Seeds of Fire

火種

As long as there shall be stones,
the seeds of fire will not die.
石在,火種是不會絕的。

Lu Xun, 1935

 

In 2026, China Heritage celebrates four decades since John Minford and I published Seeds of Fire: Chinese Voices of Conscience. It is also a year of multiple other commemorations and, in marking some of them in China Heritage Annual 2026, we ‘brace for impact’, to use Nils Gilman’s term.

In the introduction to Seeds of Fire, dated September 1986, we said that the book had ‘been compiled in an attempt to let the voices of some of China’s more controversial writers and thinkers speak directly to Western readers on the subject of their country, its ancient cultural burden and the complex problems it is facing today.’

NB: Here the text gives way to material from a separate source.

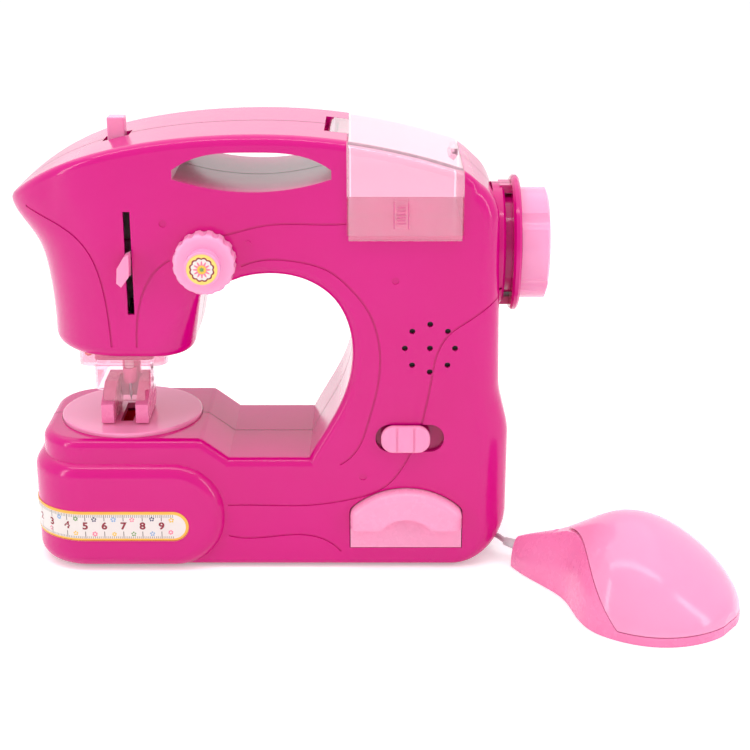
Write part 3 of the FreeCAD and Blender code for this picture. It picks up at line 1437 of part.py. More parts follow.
def cords():
    """The whole cord follows one smooth route, cut into the lead, the coil and the run to the pedal."""
    heading = pedal_place(Part.makeLine(Vec(0, 0, 0), Vec(1, 0, 0)))
    toward = (heading.Vertexes[1].Point - heading.Vertexes[0].Point).normalize()
    nose = Vec(pedal_nose.x, pedal_nose.y, pedal_cord_z)
    lead = [Vec(gland_x, y, gland_z) for y in gland_places] + [Vec(*point) for point in lead_points]
    coil = coil_points()
    run = [Vec(*point) for point in run_points]
    run += [nose + toward * place for place in (-relief_length, -relief_length / 2, 0, cord_in_pedal)]
    route = lead + coil + run
    steps = [after - before for before, after in zip(route, route[1:])]
    headings = [steps[0].normalize()]
    headings += [(before / before.dot(before) + after / after.dot(after)).normalize()
                 for before, after in zip(steps, steps[1:])]
    headings.append(steps[-1].normalize())
    quarter = steps_each_turn // 4
    knots = [place for place in range(len(route))
             if not len(lead) < place < len(lead + coil) or (place - len(lead)) % quarter == 0]
    route, headings = [route[place] for place in knots], [headings[place] for place in knots]
    first, last = knots.index(len(lead)), knots.index(len(lead + coil) - 1)
    headings[first], headings[last] = along_y, along_x
    made, length = [], 0
    for start, end in ((0, first), (first, last), (last, len(route) - 1)):
        edges = biarcs(route[start:end + 1], headings[start:end + 1])
        if start == first:
            print("least gap in the coil", round(least_gap(edges), 2))
        length += sum(edge.Length for edge in edges)
        ring = Part.Wire([Part.makeCircle(cord_radius, route[start], headings[start])])
        made.append(Part.Wire(edges).makePipeShell([ring], True, False))
    print("cord length", round(length, 1))
    return made


body = housing_body()
front, rear = front_shell(body), rear_shell(body)
keep("front_shell", front)
keep("rear_shell", rear)
keep("base_plate", base_plate())
keep("plate_screws", *[flat_screw(x, y) for x, y in plate_spots])
keep("battery_door", battery_door())
keep("door_screw", flat_screw(door_screw_x, tab_y))
keep("batteries", *batteries())
keep("battery_contacts", *battery_contacts())
keep("housing_screws", *[housing_screw(x, z) for x, z in screw_spots])
keep("needle_plate", needle_plate())
keep("needle_guard", needle_guard())
keep("led_bulbs", *lamps())
keep("presser_foot", presser_foot())
keep("needle_bar", needle_bar())
keep("needle_clamp", needle_clamp())
keep("needle", needle())
keep("take_up_lever", take_up_lever())
keep("top_post", top_post())
keep("crank_gear", crank_gear())
keep("gear_axle", gear_axle())
keep("motor_pinion", motor_pinion())
keep("motor", motor())
keep("motor_shaft", across(pinion_x, drive_z, motor_shaft_radius, 0, gear_front + gear_width + pinion_extra))
keep("speaker", speaker())
keep("circuit_board", circuit_board())
keep("board_screws", *[board_screw(x, z) for x, z in board_spots])
keep("switch_body", box(body_left, body_right, body_front, board_front, body_low, body_high))
keep("switch_button", switch_button())
keep("tension_dial", tension_dial())
keep("dial_sticker", across(dial_x, dial_z, dial_hub_radius - wall / 2, dial_hub_front - sticker_thickness, dial_hub_front))
keep("dial_screw", dial_screw())
keep("drawer", drawer())
keep("spool_lid", spool_lid())
keep("lid_hinge_pin", across(hinge_x, hinge_z, hinge_pin_radius, -hinge_pin_half, hinge_pin_half))
keep("handwheel", handwheel())
keep("wheel_screw", wheel_retainer())
keep("ruler_sticker", ruler_sticker())
keep("cord_gland", cord_gland())

lower, upper = pedal_shells()
strips = pedal_contacts()
lead, coil, run = cords()
keep("pedal_base", pedal_place(lower))
keep("pedal_top", pedal_place(upper))
keep("pedal_hinge_pin", pedal_place(pedal_hinge_pin()))
keep("pedal_contacts", *[pedal_place(strip) for strip in strips])
keep("pedal_relief", pedal_place(pedal_relief()))
keep("cord_lead", lead)
keep("cord_coil", coil)
keep("cord_run", run)

for name, shape in pieces.items():
    shape.exportStep("parts/" + name + ".step")
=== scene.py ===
# Toy sewing machine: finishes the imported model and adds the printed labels, the cord and small trim
import json
import math
import bmesh
import bpy
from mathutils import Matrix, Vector

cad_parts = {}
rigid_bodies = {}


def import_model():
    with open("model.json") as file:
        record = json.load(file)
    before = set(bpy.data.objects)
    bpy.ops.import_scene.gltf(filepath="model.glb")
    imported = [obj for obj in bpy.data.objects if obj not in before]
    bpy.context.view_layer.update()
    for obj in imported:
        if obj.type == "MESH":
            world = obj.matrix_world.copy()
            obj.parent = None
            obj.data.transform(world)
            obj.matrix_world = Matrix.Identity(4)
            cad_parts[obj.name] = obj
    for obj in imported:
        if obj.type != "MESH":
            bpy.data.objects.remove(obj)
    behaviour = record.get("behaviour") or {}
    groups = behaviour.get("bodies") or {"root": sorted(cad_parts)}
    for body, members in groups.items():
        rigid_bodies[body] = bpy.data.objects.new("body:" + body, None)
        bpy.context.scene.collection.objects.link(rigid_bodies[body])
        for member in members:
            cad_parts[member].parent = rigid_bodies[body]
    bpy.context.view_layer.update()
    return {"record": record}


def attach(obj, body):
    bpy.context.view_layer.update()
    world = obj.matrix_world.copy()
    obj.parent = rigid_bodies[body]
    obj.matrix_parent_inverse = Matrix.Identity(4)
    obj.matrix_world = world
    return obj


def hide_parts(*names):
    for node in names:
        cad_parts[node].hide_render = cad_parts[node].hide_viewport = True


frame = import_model()
mm = 0.001


def say(text):
    print("sewing machine:", text)


def linear(hexColour):  # sRGB hex to the linear colour that a shader takes
    out = []
    for start in (1, 3, 5):
        value = int(hexColour[start:start + 2], 16) / 255
        out.append(value / 12.92 if value <= 0.04045 else ((value + 0.055) / 1.055) ** 2.4)
    return (*out, 1.0)


def addNode(tree, kind, settings=None, links=None):
    # one node: settings are its own values or input values, links feed its inputs
    node = tree.nodes.new(kind)
    for key, value in (settings or {}).items():
        if isinstance(key, int) or key in node.inputs:
            node.inputs[key].default_value = value
        else:
            setattr(node, key, value)
    for key, source in (links or {}).items():
        tree.links.new(source, node.inputs[key])
    return node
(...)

’They are concerned voices,’ we noted, ‘and they represent a wide spectrum of ideas — some hopeful, others plainly despairing; but above all they are voices of conscience. Many of those whose works we present in these pages have paid dearly for their outspokenness.’

Four decades later, and despite the impressive physical transformation of China, these sentiments remain true, in particular as we consider today’s silenced ‘voices of conscience’, many of which have been heard in these virtual pages over the years.

Seeds appeared at a moment when a ‘Chinese commonwealth’, the easy commerce in ideas, culture and wealth between Hong Kong, Mainland China and Taiwan, was not merely a possibility but also a reality. However, even then, the spectres of the past cast a long shadow over the present. Dire uncertainty would soon be turned into inescapable fact.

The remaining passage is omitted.